Wilkerson believes that "a U.S. president, intent on doing the right thing and not fixated on his or her own reelection, could in fact free the Cuban Five; after all, they have served more than sufficient time for the one illegal act they did perform, i.e., act as foreign agents on U.S. soil".

Reflecting on the possibilities of a solution to the case, he states that "I don't believe there is -nor will there ever be- the political courage in Washington to reverse the decision of the courts or to demand a retrial through allowing the Supreme Court to hear the case and rule on what clearly were very bad decisions by the lower courts".

"So, a political quid pro quo is all that I believe is obtainable. In that regard, I would like to see an exchange of the Cuban Five . . . or, at a minimum a major reduction in their sentences for such an exchange".

What Wilkerson is indeed sure about is that the best thing would be to secure the freedom of Gerardo, Ramón, Antonio, Fernando and René, because "whenever there is gross injustice, the struggle to correct it is always just".

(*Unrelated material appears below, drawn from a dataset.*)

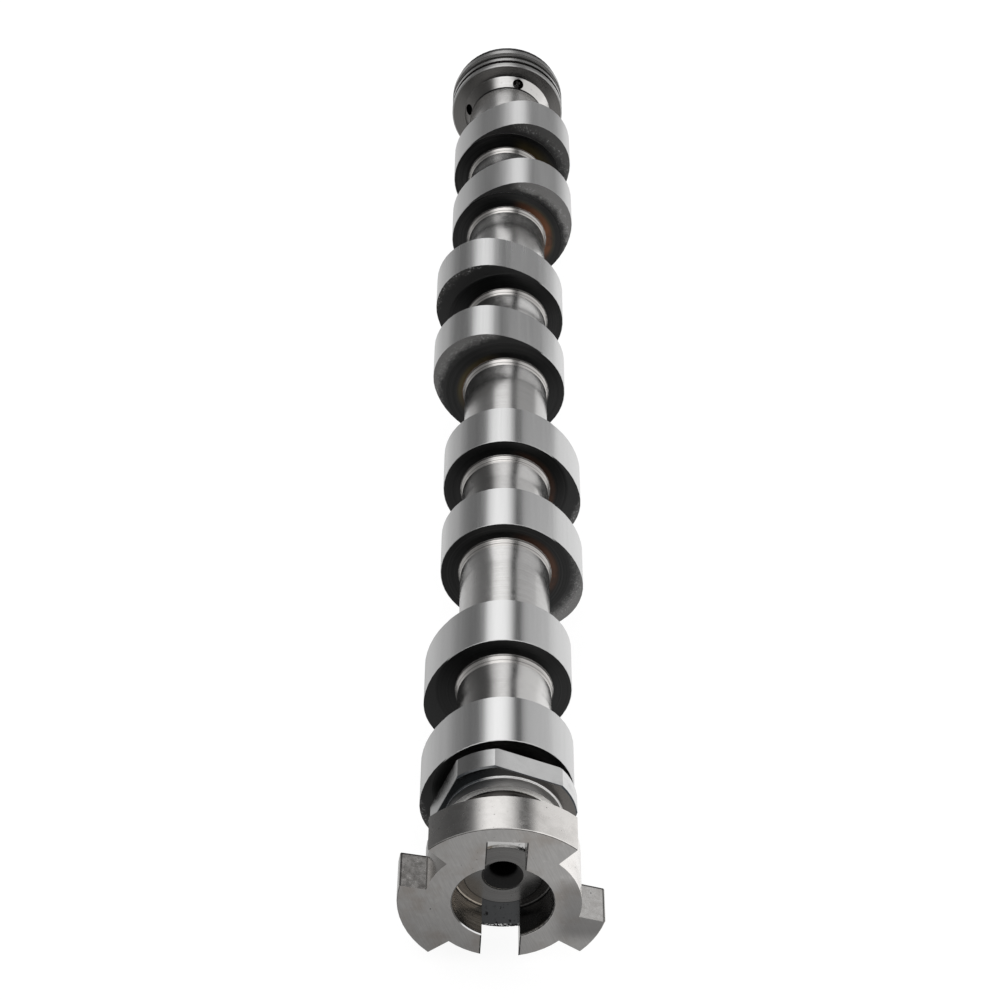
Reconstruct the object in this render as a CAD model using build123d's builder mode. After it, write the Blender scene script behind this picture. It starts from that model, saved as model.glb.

*The Dred Scott case was a crucial one in US history, resolved unjustly by the Supreme Court in 1857. Dred Scott (app. 1795-1858) filed a suit to establish his right as a free man. The Supreme Court ruled against him and sought to use the case to impose slavery in all the states of the Union. The case unleashed a struggle between abolitionists and anti-abolitionists with very serious consequences. The Court ruled against Scott's freedom by alleging, among other things, that because he was a black man he could not be considered a citizen of the United States, and therefore he had no right to a federal trial.